I want to select a person from the above table with a specific 1st and last name where the name will be current but not output the account number if it is not. Assuming the table is called tblAccount I do the following for the name part:

select ta1.attribute '1st Name', ta2.attribute 'last name'
from tblAccount ta1
inner join tblAccount ta2 on ta1.entity = ta2.entity
where ta1.attribute = 'sam' and ta2.attribute = 'smith'
      and ta1.attributetype = 1 and ta2. attributetype = 2
      and ta1.enddate > getdate() and ta2.enddate > getdate()

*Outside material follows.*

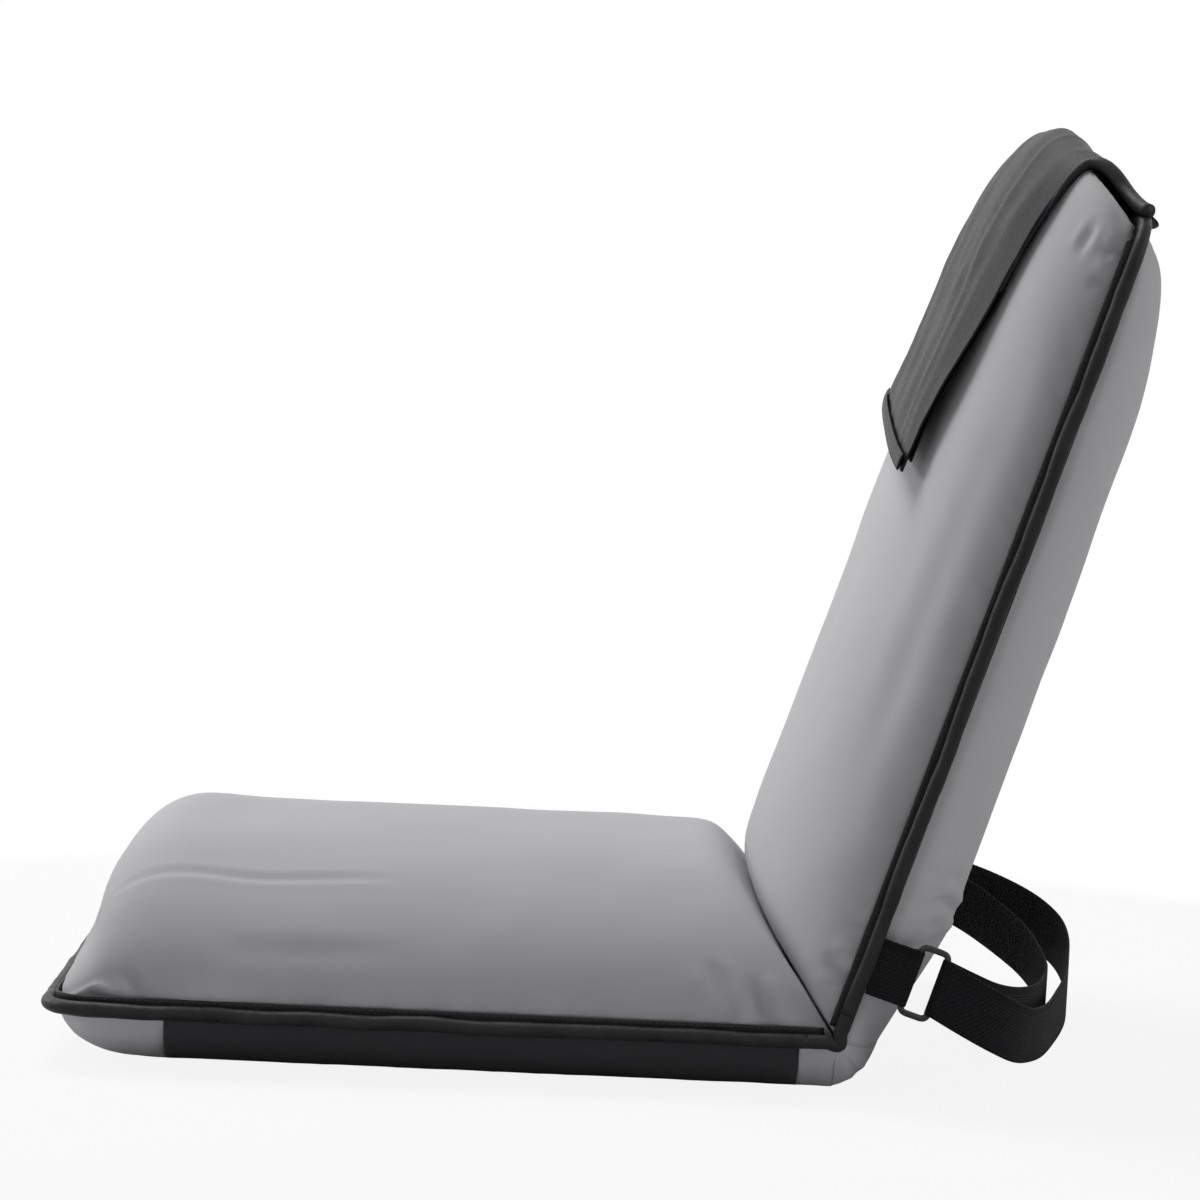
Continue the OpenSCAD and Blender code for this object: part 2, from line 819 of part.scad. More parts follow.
module seat_top_cover() color(plush) in_seat() top_cover(seat_form);

module seat_foam() color(foam_cream) in_seat() foam_block(seat_form);

module seat_support_cloth() color(black_cloth) in_seat() support_cloth(seat_l);

module seat_frame_tube() color(steel) in_seat() frame_tube(seat_l);

module seat_cross_bars() color(steel) in_seat() cross_bars(seat_l);

module seat_base_pad() {
    bottom = -seat_depth + cover_t + soft_gap;
    color(foam_cream)
        in_seat()
            translate([-pad_half_w, pad_start, bottom])
                cube([2 * pad_half_w, panel_end - pad_start, pad_top - bottom]);
}

module seat_front_strip() color(plush) in_seat() cloth(front_grid(cover_t), front_grid(0));

module antislip_panel() color(black_cloth) in_seat() seat_under_shell(panel_start, panel_end);

module seat_hinge_strip() color(plush) in_seat() seat_under_shell(0, panel_start);

module seat_piping() color(black_cloth) in_seat() piping(seat_l);

module seat_seam_tape() color(black_cloth) in_seat() seam_tape(seat_l);

module hinge_gusset() color(plush) cloth(gusset_grid(cover_t), gusset_grid(0));

// Hinges

module hinge_plates_left() color(dark_steel) hinge_plates(-1);

module hinge_plates_right() color(dark_steel) hinge_plates(1);

module pivot_rivet(side) {
    color(steel)
        at_hinge(side)
            headed_pin(pivot_r, hinge_stack, pivot_r + plate_t);
}

module pivot_rivet_left() pivot_rivet(-1);

module pivot_rivet_right() pivot_rivet(1);

module pawl_pin(side) {
    color(steel)
        at_hinge(side)
            at_pawl_pin()
                headed_pin(pawl_pin_r, hinge_stack + 2 * spring_l, pawl_pin_r + plate_t / 2);
}

module pawl_pin_left() pawl_pin(-1);

module pawl_pin_right() pawl_pin(1);

module pawl_spring(side) {
    color(dark_steel)
        at_hinge(side)
            at_pawl_pin()
                translate([side * (hinge_stack / 2 + spring_l / 2), 0, 0])
                    rotate([0, 90, 0])
                        difference() {
                            cylinder(h = spring_l - 2 * pin_gap, r = pawl_pin_r + plate_t, center = true);
                            cylinder(h = spring_l + overrun, r = pawl_pin_r + pin_gap, center = true);
                        }
}

module pawl_spring_left() pawl_spring(-1);

module pawl_spring_right() pawl_spring(1);

module seat_tube_rivets() color(steel) in_seat() tube_rivets();

module pawl(side) {
    color(steel)
        at_hinge(side)
            hinge_plate(sector_t, 0) pawl_outline();
}

module pawl_left() pawl(-1);

module pawl_right() pawl(1);

module sector(side) {
    color(dark_steel)
        at_hinge(side)
            hinge_plate(sector_t, 0) sector_outline();
}

module sector_left() sector(-1);

module sector_right() sector(1);

// Backrest

module back_front_cover() color(plush) in_back() top_cover(back_form);

module back_foam() color(foam_cream) in_back() foam_block(back_form);

module back_support_cloth() color(black_cloth) in_back() support_cloth(back_l);

module back_frame_tube() color(steel) in_back() frame_tube(back_l);

module back_cross_bars() color(steel) in_back() cross_bars(back_l);

// The rear pad reaches these shares of the rear cover's half width and length
pad_edge_share = 0.8;
pad_end_share = 0.92;
pad_col_shares = [for (u = col_shares) if (abs(u) < pad_edge_share) u];
pad_row_shares = [for (s = rear_row_shares) if (s > 0 && s < pad_end_share) s];

function rear_pad_grid(at_top) = [
    for (s = pad_row_shares)
        let (y = s * (end_of(back_l) - foam_inset))
        [for (u = pad_col_shares)
            [u * (cover_w / 2 - foam_inset), y, at_top ? pad_top : rear_z(u, y, foam_inset)]]
];

module back_rear_pad() color(foam_cream) in_back() cloth(rear_pad_grid(true), rear_pad_grid(false));

module back_rear_cover() color(plush) in_back() cloth(rear_grid(cover_t), rear_grid(0));

module back_seam_tape() color(black_cloth) in_back() seam_tape(back_l);

module back_piping() color(black_cloth) in_back() piping(back_l);

module back_tube_rivets() color(steel) in_back() tube_rivets();

// The flap's seam strip fills the room between the rear cover and the flap's tail
seam_strip_grid = [
    for (down = [flap_tail, flap_tail - hem_w / 2, flap_tail - hem_w])
        let (y = back_l - down)
        [for (c = flap_col_shares)
            let (x = c * flap_root)
            [x, y, rear_z(x / half_at(y, back_l, 0), y, 0) - 2 * fit_gap]]
];

module flap_seam_strip() {
    color(flap_black)
        in_back()
            cloth(seam_strip_grid, band_grid(flap_off - fit_gap, flap_tail, flap_tail - hem_w, true));
}

module strap_stub_left() color(webbing) strap_stub(-1);

module strap_stub_right() color(webbing) strap_stub(1);

// Head flap and carry strap

module head_flap() color(flap_black) in_back() cloth(flap_grid(flap_off + flap_t), flap_grid(flap_off));

module flap_hem() {
    off = flap_off + flap_t + fit_gap;
    color(flap_black)
        in_back()
            cloth(band_grid(off + flap_t, flap_drop, flap_drop - hem_w, false),
                band_grid(off, flap_drop, flap_drop - hem_w, false));
}

module strap_ring_left() color(black_cloth) strap_ring(-1);

module strap_ring_right() color(black_cloth) strap_ring(1);

module carry_strap() color(webbing) ribbon(strap_route_shares, strap_off);

module carry_strap_return() color(webbing) ribbon(return_route_shares, -strap_off);

seat_top_cover();
seat_foam();
seat_support_cloth();
seat_frame_tube();
seat_cross_bars();
seat_base_pad();
seat_front_strip();
antislip_panel();
seat_hinge_strip();
seat_piping();
seat_seam_tape();
hinge_gusset();
hinge_plates_left();
hinge_plates_right();
pivot_rivet_left();
pivot_rivet_right();
pawl_pin_left();
pawl_pin_right();
pawl_spring_left();
pawl_spring_right();
seat_tube_rivets();
pawl_left();
pawl_right();
back_front_cover();
back_foam();
back_support_cloth();
back_frame_tube();
back_cross_bars();
back_rear_pad();
back_rear_cover();
back_piping();
back_seam_tape();
sector_left();
sector_right();
back_tube_rivets();
flap_seam_strip();
strap_stub_left();
strap_stub_right();
head_flap();
flap_hem();
strap_ring_left();
strap_ring_right();
carry_strap();
carry_strap_return();
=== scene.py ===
"""Dress the folding floor chair: plush cushions, black binding, a coated head flap and a webbing strap."""

import logging
from dataclasses import dataclass, replace
from enum import Enum
from math import cos, pi, radians, sin

import bmesh
import bpy
import numpy as np
from mathutils import Matrix, Vector


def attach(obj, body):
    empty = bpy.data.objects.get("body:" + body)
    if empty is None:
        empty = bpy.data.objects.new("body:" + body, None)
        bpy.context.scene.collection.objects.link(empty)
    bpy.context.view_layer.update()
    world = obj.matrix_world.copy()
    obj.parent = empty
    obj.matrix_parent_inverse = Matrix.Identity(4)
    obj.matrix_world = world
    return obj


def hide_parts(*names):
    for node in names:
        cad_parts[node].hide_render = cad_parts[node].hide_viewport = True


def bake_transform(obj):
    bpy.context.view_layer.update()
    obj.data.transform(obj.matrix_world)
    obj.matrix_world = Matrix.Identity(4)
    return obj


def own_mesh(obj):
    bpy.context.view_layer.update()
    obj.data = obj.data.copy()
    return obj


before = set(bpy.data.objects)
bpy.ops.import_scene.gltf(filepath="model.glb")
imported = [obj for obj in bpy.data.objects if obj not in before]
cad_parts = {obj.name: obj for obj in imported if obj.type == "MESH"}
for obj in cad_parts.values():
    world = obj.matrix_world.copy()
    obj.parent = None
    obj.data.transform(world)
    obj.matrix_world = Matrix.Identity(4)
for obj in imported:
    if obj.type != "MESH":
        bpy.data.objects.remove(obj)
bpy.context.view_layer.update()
log = logging.getLogger("floor_chair")

Array, Piece = np.ndarray, bpy.types.Object
Tree, Node, Socket = bpy.types.NodeTree, bpy.types.Node, bpy.types.NodeSocket

# Sizes of the chair in metres, angles in radians.
HINGE_Y = 0.240
HINGE_Z = 0.041
RECLINE = radians(17.6)
CREASE = radians(53.8)
CREASE_GAP = 0.001
COVER_HALF = 0.2547
COVER_CORNER = 0.0257
END_ROOM = 0.0103
RUN_ON = 0.060
SEAM = 0.0005
PIPING_X = 0.260
PIPING_CORNER = 0.031
PIPING_R = 0.005
SEAT_DEPTH = 0.041
REAR_FOOT = 0.04988
GUSSET_TURN = radians(72.4)
# How far the seam holds the plush down; place and width of the groove beside it and of its gathers.
SEAM_HOLD = 0.012
SEAM_GROOVE = (0.006, 0.0035)
SEAM_GATHERS = (0.014, 0.012)
# Directions in a half's own frame, as one-row arrays: across, away from the hinge, towards the sitter.
RIGHT, AWAY, UP = np.eye(3)[:, None]


class Half(Enum):
    """The two halves that the hinge joins."""

    SEAT = "seat"
    BACK = "backrest"


def placed(points: Array, half: Half) -> Array:
    """Place points of a half's own frame in the chair's frame.

    Args:
        points: Across, away from the hinge, and towards the sitter, in the last axis.
        half: The half they belong to.

    Returns:
        The points in the chair's frame.
    """
    x, y, z = points[..., 0], points[..., 1], points[..., 2]
    if half is Half.SEAT:
        return np.stack([x, HINGE_Y - y, HINGE_Z + z], axis=-1)
    s, c = sin(RECLINE), cos(RECLINE)
    return np.stack([x, HINGE_Y + y * s - z * c, HINGE_Z + y * c + z * s], axis=-1)


def turned(vectors: Array, half: Half) -> Array:
    """Turn directions of a half's own frame into the chair's."""
    return placed(vectors, half) - placed(np.zeros_like(vectors), half)


def crown_share(u: Array, v: Array, across: float, along: float) -> Array:
    """Height share of a crown at shares of its half width and half length."""
    side = np.sqrt(np.clip(1 - np.abs(u) ** across, 0, None))
    return side * np.sqrt(np.clip(1 - np.abs(v) ** along, 0, None))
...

and it outputs the first and last names as expected, but when I want to include the account number column I get nothing output:

select ta1.attribute '1st Name', ta2.attribute 'last name', ta3.attribute 'account#'
from tblAccount ta1
inner join tblAccount ta2 on ta1.entity = ta2.entity
left join tblAccount ta3 on ta1.entity = ta3.entity
where ta1.attribute = 'sam' and ta2.attribute = 'smith'
      and ta1.attributetype = 1 and ta2. attributetype = 2
      and ta1.enddate > getdate() and ta2.enddate > getdate()
      and ta3.attributetype = 3 and ta3.enddate > getdate()

What I would like to see is the first and last names output with nothing in the account# column in the above case where it is not current. What am I doing wrong and how can I correct this query?

Answer

JAQFrost picture JAQFrost · Mar 7, 2013

You have to move the date comparison to the join condition:

select ta1.attribute '1st Name'
    , ta2.attribute 'last name'
    , ta3.attribute 'account#'
from tblAccount ta1
inner join tblAccount ta2 
    on ta1.entity = ta2.entity
     and ta1.attributetype = 1 and ta2. attributetype = 2
     and ta1.enddate > getdate() and ta2.enddate > getdate()
left join tblAccount ta3 on ta1.entity = ta3.entity
      and ta3.attributetype = 3 and ta3.enddate > getdate()
where ta1.attribute = 'sam' and ta2.attribute = 'smith'

When it's in the where clause it's comparing getdate() to NULL if there is no account, which returns NULL. So no record.

EDIT:

In response to the valid concern about multiple valid records, and to make the code a little more maintenance freindly:

DECLARE @FNAME VARCHAR(50) = 'sam'
    , @LNAME VARCHAR(50) = 'smith'
    , @now DATETIME2(7) = GETDATE();

SELECT 
    name.[1st Name]
    , name.[last name]
    , name.entity
    , 
        (
            select 
                top 1 
                ta3.attribute
            FROM tblAccount ta3 
            WHERE 
                ta3.entity = name.entity
                and 
                ta3.attributetype = 3 
                and 
                ta3.enddate > @now
            ORDER BY 
                ta3.enddate 
        )
FROM 
    (        
        select 
            ta1.attribute '1st Name'
            , ta2.attribute 'last name'
            , ta.entity
            , ROW_NUMBER()
                OVER(
                    PARTITION BY 
                        ta1.entity
                    ORDER BY 
                        ta1.enddate
                    ) r
        from 
            tblAccount ta1
        inner join tblAccount ta2 
            on 
            ta1.entity = ta2.entity
            and 
            ta2. attributetype = 2
            and 
            ta2.enddate > @now
            and 
            ta2.attribute = @LNAME
        where 
            ta1.attributetype = 1 
            and 
            ta1.attribute = @fname 
            and 
            ta1.enddate > @now
    ) name
WHERE    
    NAME.r = 1

;

This code works around the implied assumptions of one entity per first/last name and exactly one enddate after the execution time. The variables are a little more stored proc friendly, and allow you to change the "as of" date. And if you're stuck with EAV, you will likely want stored procs. I'm taking the first record ending after the date in question, on the assumption that any later record(s) should only be valid after that one expires. Maybe it's overkill, since it's beyond the scope of the OP's question but it's a valid point.

I say "stuck with EAV". While EAV isn't always bad; neither is shooting someone in the back. In either case, you'd better have solid justification if you expect to get it past a jury. In a NoSQL storage pattern it's fine, but EAV is usually a poor implementation pattern for the RDBMS paradigm.

Though from the OP's later comment, it looks like he's hit on one of the better reasons.